A simple clock with only two states of equal duration is named for the duration of its ON state (e.g., for example, a clock which alternates between a 5-tick ON state and a 5-tick OFF state is called a 5-clock) while others are usually named for their period (the time it takes for the clock to return to its original state; for example, a "1-minute clock" might produce a 1-tick pulse every 60 seconds).

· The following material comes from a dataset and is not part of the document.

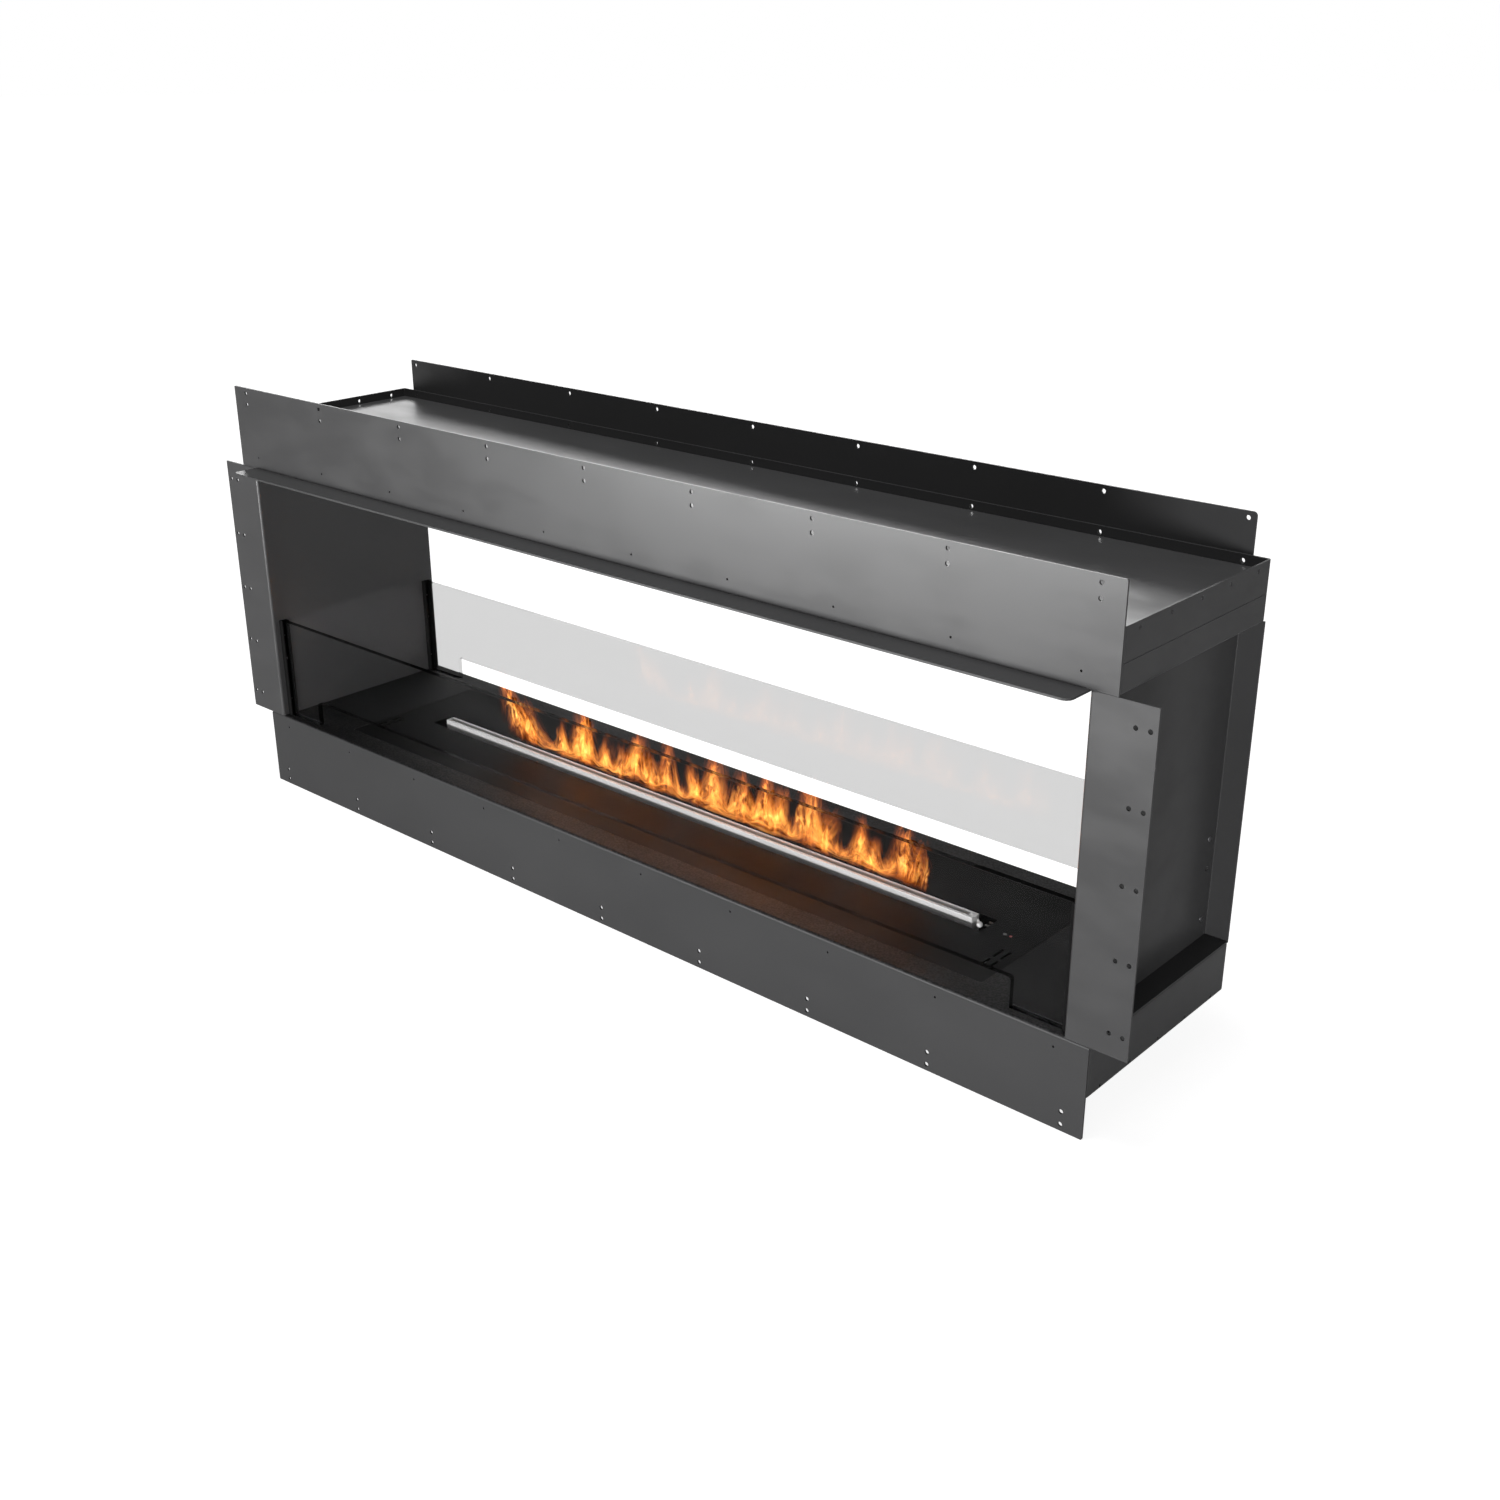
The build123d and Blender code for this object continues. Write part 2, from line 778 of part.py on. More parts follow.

Clocks can also be built based on minecarts, boats, item despawn, etc.
Memory circuits
Unlike a logic circuit whose state always reflects its current inputs, a memory circuit's output depends not on the current state of its inputs, but on the history of its inputs. This allows a memory circuit to "remember" what state it should be in, until told to remember something else.
- T Flip-Flop
- A T Flip-Flop is used to toggle a signal (like a lever). It has a primary input and a "clock" input, and its output changes state ("toggles") only when both the primary input and the clock input are ON at the same time. In practical redstone circuits, the clock input is often omitted from the circuit so that the output toggles whenever the primary input turns ON (turning it into a T Latch).
- RS Latch
- An RS Latch is used when you need greater control of the circuit's output state. It has two separate inputs, a SET input and a RESET input. Its output is set to ON when SET turns ON, and remains ON until RESET turns ON (no matter what SET does). When the output is OFF, it remains OFF until SET turns ON.
- An RS latch built from NOR gates is known as an "RS NOR Latch".
- Counter
- Unlike T Flip-Flops and RS Latches which can only hold two states (ON or OFF), a counter can be designed to hold a greater number of states.
Many other memory circuits are possible.